Yesterday, the FTC staff released its latest round of updated Frequently Asked Questions (“FAQs”) for its Rule implementing the Children’s Online Privacy Protection Act (“COPPA Rule”). These new FAQs address the circumstances in which third parties may obtain “actual knowledge” that they are collecting personal information from a child-directed site or service and whether parental consent is needed for child-directed sites and apps that enable user-generated content to be emailed or shared via social media.
As we previously reported, the FTC enacted sweeping changes to the COPPA Rule in December 2012 that became effective July 1, 2013. In the last several months, the FTC staff have provided several updates to the informal FAQs.
“Actual Knowledge” Standard for Third Parties
Third parties such as plugins and ad networks are liable under the new COPPA Rule only if they have actual knowledge that they are collecting personal information from a child under 13 years old or through sites and services that are directed to such children. Most of the new FAQs try to resolve lingering questions about when a third party has “actual knowledge”:
- Third parties can designate specific employees as the points of contact to receive COPPA notices, rather than having actual knowledge imputed to the entire company through any employee.
- The third party will not be deemed to have “actual knowledge” — and will have no duty to investigate — if it simply receives a list of URLs of purportedly child-directed websites from which it is collecting personal information.
- If the third party receives “screenshots or other forms of concrete information” about sites on which the third party’s service are integrated, such information could provide actual knowledge:
- If, based on the screenshots or other concrete information, the third party is “uncertain” whether a site or service is child directed, it ordinarily may rely on representations from the first-party site about whether the site is child-directed. These representations could be provided in the form of a technological COPPA signal or “flag,” which industry has been working to develop since the idea was proposed by the FTC’s Chief Technologist in a blog post earlier this year.
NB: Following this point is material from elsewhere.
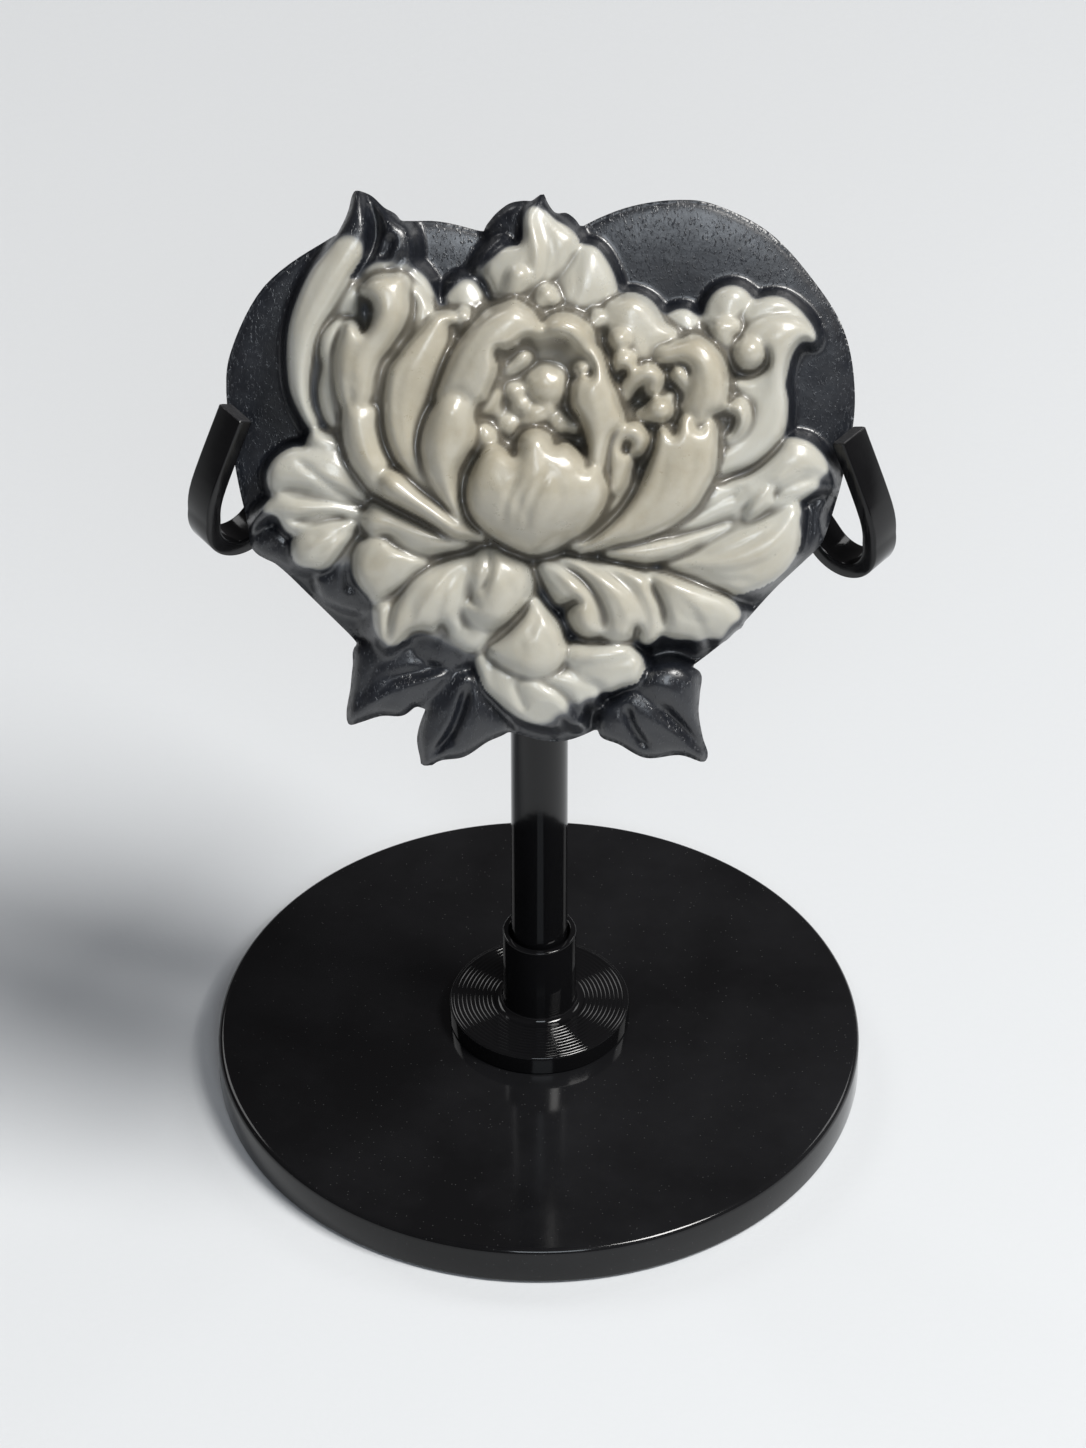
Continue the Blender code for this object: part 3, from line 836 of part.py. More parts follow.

- If, based on the screenshots or other concrete information, it is clear that the site or service is child directed, then any representations made by the first-party site would be overridden and the third party would be deemed to have actual knowledge.
Ultimately, this approach requires third parties to make complicated legal determinations about whether the first-party sites or services are directed to children based on incomplete and potentially misleading information. The COPPA Rule contains a 12-factor test for determining whether a site is child directed, and the Commission has emphasized repeatedly that “no single factor will predominate over another.” See e.g., 78 Fed. Reg. 3972, 3984. However, in the circumstances described above the third party generally will not have access to all of the information relevant for these factors, such as information about the intended audience of a first-party website or statistics about a website’s actual audience. And although the screenshots and other evidence may seem “concrete” on their face, they may provide only a small, cherry-picked, and misleading sampling of the overall nature of the site. Because a wrong conclusion could result in COPPA liability for the third party, there is an incentive for third parties to pull their services from child-directed sites and services.
In addition, this approach could discourage participation in the industry’s self-regulatory COPPA signaling solution. Companies may be less willing to invest in such a system if the COPPA signal or flag can be overridden by a few screenshots or other “concrete” evidence.
If a third party discovers that it has been collecting personal information from a child-directed website, it must obtain verifiable parental consent before using or disclosing personal information, unless the information previously was disassociated with the child-directed website. For example, if the third party associated the persistent identifier with an interest category and the persistent identifier is no longer associated with the site from which it was collected, then verifiable parental consent is not required. In such circumstances, the third party must comply with a parent’s request to delete the personal information, although it is not clear whether this will be technologically feasible or workable.
Social Plugins and Email Sharing on Child-Directed Sites and Mobile Apps
New FAQ D.9 addresses the scenario where a child-directed site or mobile app allows children to create user-generated content, such as drawings, locally and then share the content, along with a comment, via email or a social network. The FAQ requires parental consent prior to sharing user-generated content through such features and does not explicitly differentiate between child-directed sites and apps that target children as a primary audience and those that do not. Based on the text of the COPPA Rule, operators who do not target their sites and services to children should be able to age gate and enable sharing for users who identify themselves as 13 or older. In contrast, sites and mobile apps with children as the primary audience must obtain parental consent before enabling the child to share the user-generated content along with a comment.